Eğitimin dünyaya ve evrensel değerlere açılan bir penceresi olarak eğitsel kol etkinlikleri, okullarda öğrenci kulüpleri oluşturularak yapılabilmektedir. Bu nedenle, okullarda öğrencilerin ihtiyaç ve isteklerine göre kulüplerin kurulması, gerekli alt yapılar ile desteklenmesi ve çok kültürlü eğitime uygun hale getirilmesi, ilgili bakanlığın, okul yönetimlerinin ve öğretmenlerin öncelikli işi olmalıdır.  Olumlu bir okul ikliminin yaratılmasında, öğrencilerin ve öğretmenlerin aidiyet duygularının oluşmasında ders dışı aktivitelerin önemli olduğu, bilimsel çalışmalarla ortaya konmuştur. Kuşkusuz başta ilgili bakanlık olmak üzere, okul yönetimlerinin, öğretmenlerin ve ailelerin öğrencileri bu konuda teşvik etmeleri gerekmektedir.
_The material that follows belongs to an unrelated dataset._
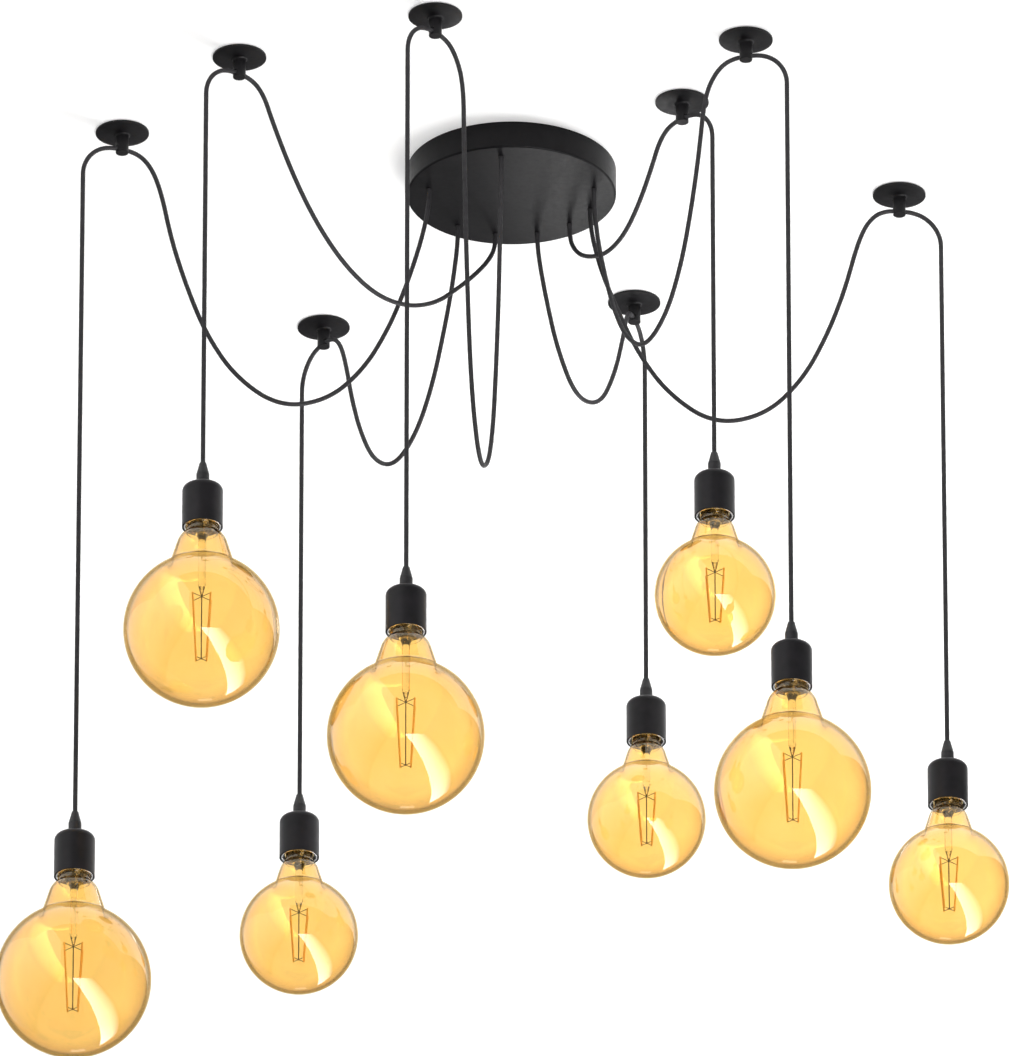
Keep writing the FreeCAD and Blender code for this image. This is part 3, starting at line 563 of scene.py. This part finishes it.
lamp_places = [middle("drop_cord_%d" % number)[:2] for number in LAMPS]
hook_turns = [math.radians(turn) for turn in HOOK_TURNS]
hook_places = [
    (x - HOOK_BEND[-1][0] * math.cos(turn), y - HOOK_BEND[-1][0] * math.sin(turn), 0)
    for (x, y), turn in zip(lamp_places, hook_turns)
]
hook_blank = new_piece("hook_blank", hook_mesh)
hooks_mesh = grow(
    tree,
    points_mesh(hook_places, hook_turns),
    eye_radius=EYE_RADIUS,
    eye_drop=-EYE_DROP,
    hook=hook_blank,
)
bpy.data.objects.remove(hook_blank)
settle(new_piece("swag_hooks", hooks_mesh), "canopy_frame", "black_coat", "ceiling_hooks")

# ---- fixings inside the canopy and above the ceiling ----------------------------------
# The CAD pieces that a closed canopy hides keep their own meshes: a zinc-plated bracket and
# its wood screws, blackened grub screws, a white nylon terminal block, and black nylon
# clamps that keep the swags' weight off the terminals.


def dress(node, finish):
    """Puts a finish on a CAD node, in the object's own material slots."""
    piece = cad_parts[node]
    for place in piece.material_slots:
        place.link = "OBJECT"
        place.material = finish


# Bright zinc plate, blue passivated in a barrel: soft spangle, a cloudy gloss.
zinc = surface(
    "bright_zinc_plate",
    ("#AEB2B8", "#C6C9CC", 0.004),
    (0.24, 0.42, 0.002, 4.0),
    (0.00001, 0.0006, 3.0),
    Metallic=1.0,
)

# Blackened steel, oiled after the hot oxide bath: near black with brown in it.
oxide = surface(
    "black_oxide_steel",
    ("#1E1C1B", "#2C2A29", 0.002),
    (0.30, 0.50, 0.001, 3.0),
    (0.00001, 0.0005),
    Metallic=0.7,
)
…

Yazımın buraya kadar olan kısmında dikkate getirdiğim, ders dışı etkinliklerin eğitim içindeki yerinin önemini, 31 yıllık meslek hayatımda, felsefe grubu öğretmeni olarak bire bir deneyimledim. Bu zaman diliminde, eğitiminin pek çok sorunu olduğunu ve bu sorunlarla çoğu zaman her okulun tek başına mücadele etmek zorunda kaldığını gözlemledim. Ne yazık ki, bu sorunların en vahim yanı hem öğretmen hem de öğrenci düzeyinde yarattığı umutsuzluk dolu olumsuz okul atmosferidir. Ancak tüm olumsuzluklar ve umutsuzluklara rağmen mücadeleyi bırakmadan çaba göstermenin, yaşamın her alanının en önemli dinamiği olarak umutları yeşertme gücü olduğunu da deneyimledim. Bu nedenle yazımın geriye kalanı, genelde felsefe kulüplerinin önemi, özelde ise örnek bir uygulama olarak Lefkoşa Türk Lisesi (LTL) Felsefe ve Düşünce Kulübü üzerinden olacaktır.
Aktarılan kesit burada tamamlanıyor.